There comes a time in every child’s development when they acquire a sense of self-awareness. The child looks in the mirror and recognizes “That’s me.” This realization is a milestone in terms of cognitive ability- the child becomes able to separate themselves from the rest of the population and understands that they have a unique identity. When I passed this developmental stage, I recognized more than just my face in the mirror. I looked at books and thought instinctively “I am a writer.” Flipping through books I couldn’t read by myself yet, I knew, with a childlike lack of self-doubt, that when I was “big” I would be the one who created the books other people read. My first book was dictated to my mother and included illustrations I had done myself. I was only 4 years old but I was secure in my abilities. The simple plot was of a search for my favorite stuffed animal. It had little glued-on flaps that revealed not my toy, but other objects around my house. Suspense, tactile involvement, construction paper: my first book had it all. It was probably the only thing I wrote that I was ever completely satisfied with.

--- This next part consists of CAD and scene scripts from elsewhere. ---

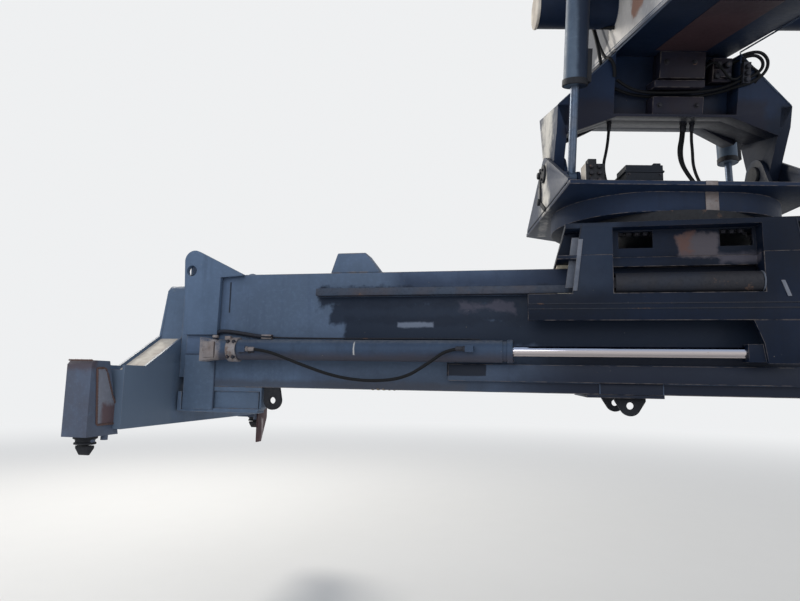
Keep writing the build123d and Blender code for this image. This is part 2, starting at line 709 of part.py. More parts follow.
def damper_rod(side):
    """Rod from inside the barrel to its eye between the head's plates."""
    top, eye = damper_ends(side)
    way = (eye - top).normalized()
    rod = bar(top + way * DAMPER_IN[side], eye - way * 30, DAMPER_ROD)
    return rod + bar(eye - Vector(24, 0, 0), eye + Vector(24, 0, 0), 42)


def damper_bracket(side):
    """Two cheeks out from the nose box, and the arm that holds them over the damper's top eye."""
    top, _ = damper_ends(side)
    y = (top.Y - 80, top.Y + 80)
    shape = eye_plate([(y[0], top.Z + 70), (y[1], top.Z + 70), (y[1], top.Z + 90), (y[0], top.Z + 90)],
                      (top.Y, top.Z), 75)
    nose = side * NOSE_HALF
    body = block(sorted((nose, top.X + side * 62)), y, (top.Z + 90, top.Z + 130))
    for start, end in ((-62, -36), (36, 62)):
        body += spread(shape, "X", top.X + start, top.X + end)
    body += bar(top - Vector(72, 0, 0), top + Vector(72, 0, 0), DAMPER_PIN)
    rib = outline([(nose, top.Z - 60), (nose, top.Z + 90), (nose + side * 200, top.Z + 90)])
    return body + spread(rib, "Y", top.Y - 15, top.Y + 15)


def hose(route):
    """Tube along a route, each arc as large as its two runs allow."""
    radii = []
    for before, at, after in zip(route, route[1:], route[2:]):
        one, two = Vector(*at) - Vector(*before), Vector(*after) - Vector(*at)
        half_turn_angle = one.get_angle(two) / 2
        shorter = min(one.length, two.length)
        radii.append(0.45 * shorter / math.tan(math.radians(half_turn_angle)))
    path = FilletPolyline(*route, radius=radii)
    print("hose length", round(path.length), "least radius", round(min(radii)))
    start = path ^ 0
    return sweep(start * RegularPolygon(HOSE_RADIUS, 8), path=path)


def shift_hose():
    """Hose that hangs in front of the frame, from one port of the barrel to the other."""
    way = PORTS[1] - PORTS[0]
    return hose([(PORTS[0] + share * way, HOSE_Y + out, CYLINDER_Z + rise) for share, out, rise in HOSE_SWAY])


def export(node, shape):
    """Write one node, moved from the spreader's datum to the part's origin."""
    solids = [s for piece in (shape if isinstance(shape, list) else [shape]) for s in piece.solids()]
    placed = [solid.moved(Location(-NOSE_FACE)) for solid in solids]
    export_step(placed[0] if len(placed) == 1 else Compound(children=placed), f"parts/{node}.step")


NOSE_FACE = on_boom(Pos(0, NOSE_REAR, NOSE_LOW + NOSE_HEIGHT / 2) * Vertex(0, 0, 0)).center()

os.makedirs("parts", exist_ok=True)
print("nose face", NOSE_FACE)

upper_rails, lower_rails = side_rails()
nodes = {
    "nose_box": on_boom(nose_box()),
    "yoke": on_boom(yoke()),
    "yoke_covers": [on_boom(cover) for cover in yoke_covers()],
    "nose_tubes": [on_boom(tube) for tube in nose_tubes()],
    "damper_bracket_near": on_boom(damper_bracket(-1)),
    "damper_bracket_far": on_boom(damper_bracket(1)),
    "damper_barrel_near": on_boom(damper_barrel(-1)),
    "damper_barrel_far": on_boom(damper_barrel(1)),
    "damper_rod_near": on_boom(damper_rod(-1)),
    "damper_rod_far": on_boom(damper_rod(1)),
    "head_body": on_head(head_body()),
    "tilt_lugs": [on_head(lug) for lug in tilt_lugs()],
    "tilt_pins": [on_head(pin) for pin in both_ends(tilt_pin())],
    "damper_clevises": [on_head(turn) for plate in damper_clevis() for turn in both_turned(plate)],
    "valve_block": on_head(fitting(VALVE_BLOCK)),
    "junction_box": on_head(fitting(JUNCTION_BOX)),
    "saddle": saddle(),
    "tower": tower(),
    "cross_tubes": cross_tubes(),
    "slide_pads": slide_pads(),
    "slewing_ring": slewing_ring(),
    "shift_rod": shift_rod(),
    "rod_anchor": rod_anchor(),
    "main_frame": main_frame(),
    "upper_rails": upper_rails,
    "lower_rails": lower_rails,
    "keel_plate": keel_plate(),
    "lifting_lugs": both_ends(lifting_lugs()),
    "stop_blocks": every_corner(stop_block()),
    "end_boxes": both_turned(end_box()),
    "end_ears": both_turned(end_ear()),
    "middle_ears": both_sides(ear(185, 90, -315, FRAME_LOW - KEEL_PLATE, (185, 326))),
    "mouth_pads": mouth_pads(),
    "shift_barrel": shift_barrel(),
    "barrel_brackets": barrel_brackets(),
    "shift_hose": shift_hose(),
}

corner = corner_housing()
left = {
    "inner_beam": [inner_beam()],
    "end_beam": [end_beam()],
    "corner_housings": both_sides(corner),
    "guide_plate": [guide_plate()],
}
for name, pieces in left.items():
    nodes[name + "_left"] = pieces
    turned = [mirror(piece, about=Plane.YZ) for piece in pieces]
    if name == "inner_beam":
        turned = [mirror(piece, about=Plane.XZ) for piece in turned]
    nodes[name + "_right"] = turned
for end, x in (("left", -1), ("right", 1)):
    for side, y in (("near", -1), ("far", 1)):
        nodes[f"twistlock_{end}_{side}"] = twistlock(x * LOCK_LENGTH / 2, y * LOCK_WIDTH / 2)

for number, route in enumerate(TILT_HOSES, 1):
    nodes[f"tilt_hose_{number}"] = on_head(hose(route))

for node, shape in nodes.items():
    export(node, shape)
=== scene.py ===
"""Looks of the container spreader that hangs from a reach stacker's boom nose.

Metres, in the CAD's frame. Places are written in millimetres from the spreader's own datum, as in the
part's source, and moved by the three placing functions on_frame, on_head and on_boom.
"""
import json
import math
import random

import bmesh
import bpy
from mathutils import Matrix, Vector
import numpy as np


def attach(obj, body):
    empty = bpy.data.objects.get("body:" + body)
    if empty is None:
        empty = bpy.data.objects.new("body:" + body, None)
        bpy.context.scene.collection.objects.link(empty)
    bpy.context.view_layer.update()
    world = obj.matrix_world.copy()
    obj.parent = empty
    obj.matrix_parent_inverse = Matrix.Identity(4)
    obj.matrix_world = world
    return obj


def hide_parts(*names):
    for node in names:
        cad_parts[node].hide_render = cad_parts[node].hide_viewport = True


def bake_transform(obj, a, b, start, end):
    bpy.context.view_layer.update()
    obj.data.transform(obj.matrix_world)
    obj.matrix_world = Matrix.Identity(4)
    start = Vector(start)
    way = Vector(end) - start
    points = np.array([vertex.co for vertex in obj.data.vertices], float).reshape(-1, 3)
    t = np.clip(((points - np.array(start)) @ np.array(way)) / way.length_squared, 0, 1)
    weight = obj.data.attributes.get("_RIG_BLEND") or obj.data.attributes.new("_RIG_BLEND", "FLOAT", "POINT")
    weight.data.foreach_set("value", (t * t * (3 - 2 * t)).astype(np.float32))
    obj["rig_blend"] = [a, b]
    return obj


# Sizes and levels that several pieces share, as in the part's source
NOSE_FACE = Vector((706.315, -1275.04, 2723.89))
LOCK_X, LOCK_Y = 2926.5, 1129.5
FRAME_END = 2740
FRAME_SIDE = 440
FRAME_LOW, FRAME_HIGH = 394, 1162
LOWER_RAIL = (460, 565)
RAIL_LOW, RAIL_END = 1000, 1790
LUG_LOW, LUG_THICK = 745, 40
CYLINDER_Y, CYLINDER_Z, BARREL_RADIUS = -545, 640, 67.5
CARRIAGE_AT = 470
APRON_OUT, APRON_TOP = 620, 918
TUBE_Y, TUBE_LEVEL = 572, 1042
TOWER_PLATE_LOW = 1370
HEAD_TOP = 1620
WIDE_LUG, SLIM_LUG, LUG_PLATE = 755, 650, 25
EYE_RADIUS, PIN_RADIUS = 110, 50
PIN_LEVEL = 1880
HEAD_YAW, BOOM_RISE = math.radians(10.5), math.radians(13.7)
YOKE_HALF, YOKE_NEAR, YOKE_FAR = 750, -200, 360
YOKE_SHOULDER, YOKE_ARCH = 425, 354
NOSE_HALF, NOSE_LOW = 390, 767
NOSE_TUBE_Y, NOSE_TUBE_Z = -100, 1040
DAMPER_AT, DAMPER_OFF, DAMPER_EYE_LEVEL = 700, 390, 1712
DAMPER_TOPS = {-1: (-400, 1100), 1: (630, 730)}
FLOOR_LEVEL = -1100

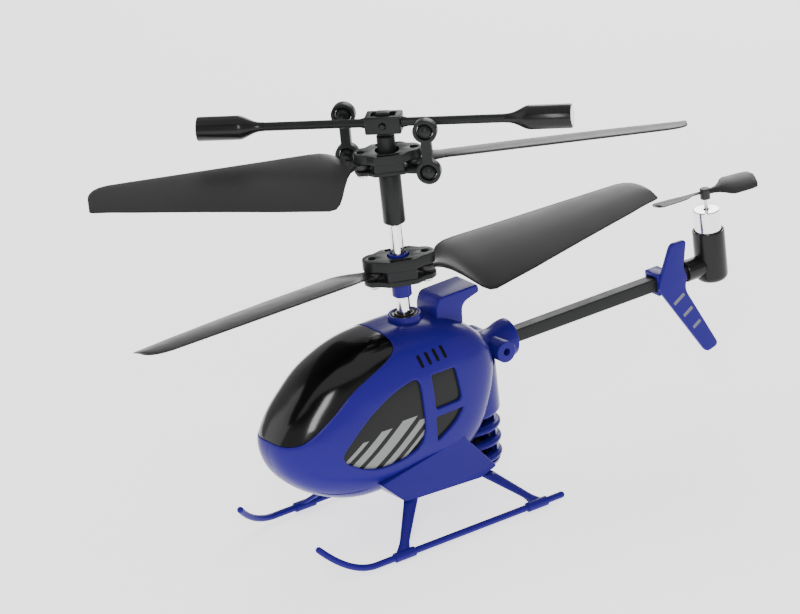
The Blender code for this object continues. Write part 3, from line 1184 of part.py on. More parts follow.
def case_screws():
    for name, (y, z) in CASE_SCREWS_MM.items():
        y, z = y * MM, z * MM
        reach = body_half_width(y, z)
        seat = CASE_SINK - GAP - reach
        head = seat - SCREW_HEAD_HEIGHT
        # Along X the turned profile's top is the +X end.
        profile = [(0, 4 * MM), (SCREW_RADIUS, 4 * MM), (SCREW_RADIUS, seat),
                   (SCREW_HEAD_RADIUS, seat), (SCREW_HEAD_RADIUS, head), (0, head)]
        settle(turned(name, profile, 10, "X", at=(0, y, z)), "steel")


clear_scene()
PARTS = bpy.data.collections.new("remote_control_helicopter")
bpy.context.scene.collection.children.link(PARTS)
MATERIALS = {name: make_material(name) for name in COLOURS}
AIRFRAME = empty("airframe", location=(0, MAST_Y, -GROUND_Z))

body_shells()
glazing()
mast_collar()
intake_duct()
belly_cover()
tail_boom_mount()
rear_vent_cowl()
main_frame()
bearings()
battery_and_board()
gears()
motors()
shafts()
lower_rotor()
upper_rotor()
rotor_head()
flybar()
tail_boom()
tail_fin()
tail_motor_group()
skids()
legs()
case_screws()
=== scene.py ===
import math

import bmesh
import bpy
import numpy as np
from mathutils import Matrix, Vector


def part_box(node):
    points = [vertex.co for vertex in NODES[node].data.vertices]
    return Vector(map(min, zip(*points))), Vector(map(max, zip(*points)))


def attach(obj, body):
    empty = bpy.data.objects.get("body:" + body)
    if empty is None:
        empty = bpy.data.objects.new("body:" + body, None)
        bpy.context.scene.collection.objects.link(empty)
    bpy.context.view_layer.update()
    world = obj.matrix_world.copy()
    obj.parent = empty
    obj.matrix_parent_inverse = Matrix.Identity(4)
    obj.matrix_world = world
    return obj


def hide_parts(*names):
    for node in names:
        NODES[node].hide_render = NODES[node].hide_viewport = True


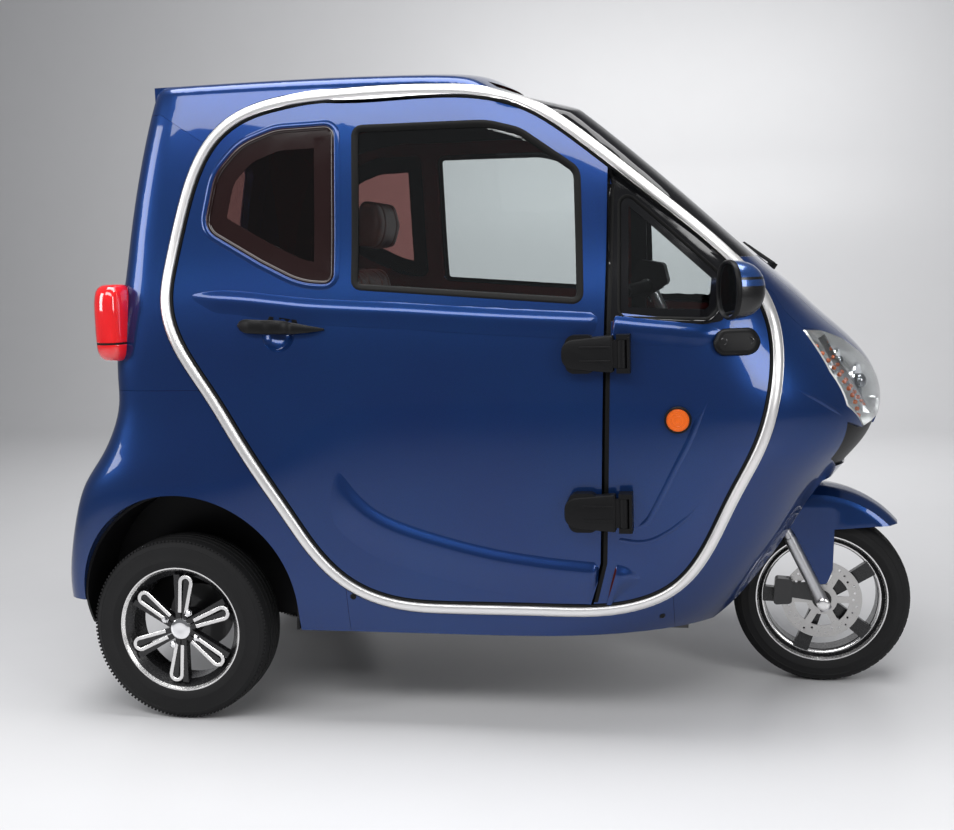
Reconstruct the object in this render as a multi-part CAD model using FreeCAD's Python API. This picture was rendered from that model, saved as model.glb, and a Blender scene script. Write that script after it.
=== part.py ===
# Enclosed three wheeled car: one steered wheel in front, two driven wheels behind.
# All sizes are in millimetres. +X is forward, +Y is the left side, +Z is up.
# Shapes are drawn with X = 0 at the rear axle and Z = 0 on the ground; each piece is then
# moved along X so that the origin lies on the ground under the middle of the bounding box.
import FreeCAD
import Part
import math
import os

from FreeCAD import Placement, Rotation, Vector

# Wheels and running gear
wheelbase = 1689.0
front_tyre_r = 240.0
front_tyre_w = 126.0
front_rim_r = 184.0
rear_tyre_r = 247.0
rear_tyre_w = 135.0
rear_rim_r = 174.0
rear_track = 956.0
rear_overhang = 366.0
bearing_clearance = 0.05
seat_gap = 0.3

# Fork and steering
rake_deg = 26.0
fork_offset = 32.0
fork_leg_y = 92.0
fork_leg_r = 17.0
fork_tube_r = 14.0
slider_length = 200.0
stem_r = 15.0
head_tube_r = 27.0
crown_z = 585.0
head_tube_z0 = 622.0
head_tube_z1 = 742.0
bar_z = 1095.0
bar_half = 270.0
disc_r = 108.0
disc_t = 4.0
disc_y = 62.0
fender_r = 284.0
fender_x = -21.0
fender_z = 28.0
fender_t = 4.0

# Body shell
roof_z = 1718.0
roof_crown = 0.22e-3
roof_fillet = 40.0
wall_t = 40.0
door_t = 30.0
glass_t = 5.0
glass_depth = 5.0
trim_w = 25.0
trim_proud = 5.0
trim_depth = 20.0
jamb_reach = 56.0
jamb_t = 8.0
lip_depth = 42.0
door_gap = 9.0
seam = 0.8
floor_t = 12.0
sill_z = 250.0
arch_x = 30.0
arch_z = 315.0
arch_r = 305.0
arch_inner_y = 352.0
liner_t = 7.0
well_half = 300.0
well_x = 1375.0
well_z = 615.0
shelf_z = 642.0
deck_z = 432.0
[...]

Through the basest understanding of what a writer was, I was able to see that it was what I was too. For as long as I can remember, “writer” has been listed under my name on my mental résumé. Although this realization came almost in tandem with my awareness of self, it would be a long time until I understood why I felt the strong desire to pour words out on paper. In addition to time and maturity, the most important influence on how I thought of writing was, not surprisingly, books. Many books and various writings would come together over the years to form a tentative concept of why writing is so central to my identity.
Perhaps it was because my ambition to be a writer was formed when I was a child, but the content of the stories boiling inside me have always been more focused on fantasy than reality. This points to one of my central reasons for writing: escape. Margaret Atwood’s Lady Oracle told the story of a fictional writer who wrote for that very same reason. I had been given a choice of books to read for a school project, and when I picked Atwood’s novel I had no idea how pleased I would be with my choice. The narrator in the book is an author, and to make some extra money she writes romance novels that she admits aren’t great literary works. But she explains her readers’ need for her book by citing “the pure quintessential need […] for escape.” She elaborates on the success of her books with “Escape wasn’t a luxury for them. It was a necessity” (34). She compares her books to painkillers taken to ease the pain of a dull and unhappy life. “The truth was that I dealt in hope, I offered a vision of a better world, however preposterous. Was that so terrible?” (35). While I would hope that my writing would be less scoffed at than hers, I think that it would perform the same service for its readers. That book describes why I like to read and in doing so it also comments on what I would try to write, as I often try to write things that I would want to read.
I came across Walt Whitman’s Leaves of Grass during an assignment in college. Beauty in poetry had never been a challenge for me to find, but I usually had trouble drawing meaning from it. After reading Whitman’s work, I properly mourned my lack of prowess for writing poetry for the first time. There is one line that I interpreted to describe perfectly why I, and I think Whitman, love to write. “Dazzling and tremendous how quick the sun-rise would kill me, if I could not now and always send sun-rise out of me.” To me, writing is “sending sunrise out of me.” After being inundated with beauty and meaning in all aspects of life, I would be overwhelmed with it all if I couldn’t produce something beautiful and meaningful myself. To withstand life I must produce more of it- in the form of writing and stories.
I am capable of writing term papers, competent in writing essays, and decent at producing empty prose on scholarly subjects. But stories, stories are what draw me to words and books and being a writer. And despite my respect for great works of literature, for deep, symbolic arguments with political themes and existential messages, I have never felt that such writing is the only way of being a serious writer. I hope to write books that I would enjoy, and my tastes desire the novel, the exciting, and the emotional. I am a fan of Mark Twain’s famous definition “ ‘Classic’- a book which people praise and don’t read.” I wouldn’t want a book I wrote to end up being esteemed but unread and not enjoyed. Fairy tales, folktales, myths: they all hold a charm for me that is irreplaceable. These types of stories are generally passed along for years orally. The plots change over time and the details have gains and losses every time the story is retold. I believe that such stories can still be produced and written down, even if they don’t follow the oral tradition. If I were to set a writing goal for myself, it would be to add to the world’s repertoire of stories.
Novels have comprised most of my reading material during my lifetime. If I read and enjoyed a non-fiction book, it is likely that it was on a subject I knew little about. Even in the field of non-fiction I was often able to find something new and interesting. Biographies easily lend themselves to entertaining reading. It helps if the subject is a fascinating character like Cleopatra, where I suppose some of the details of her life would be better labeled as fable rather than nonfiction anyway. Reading is always interesting to me if it enriches my knowledge base; if it teaches me facts or stories I had never heard or imagined before. What I value in my personal choice of reading material reflects the kind of writing I am proudest of. The idea of producing something new, something never before seen in the world is what draws me to the field of writing.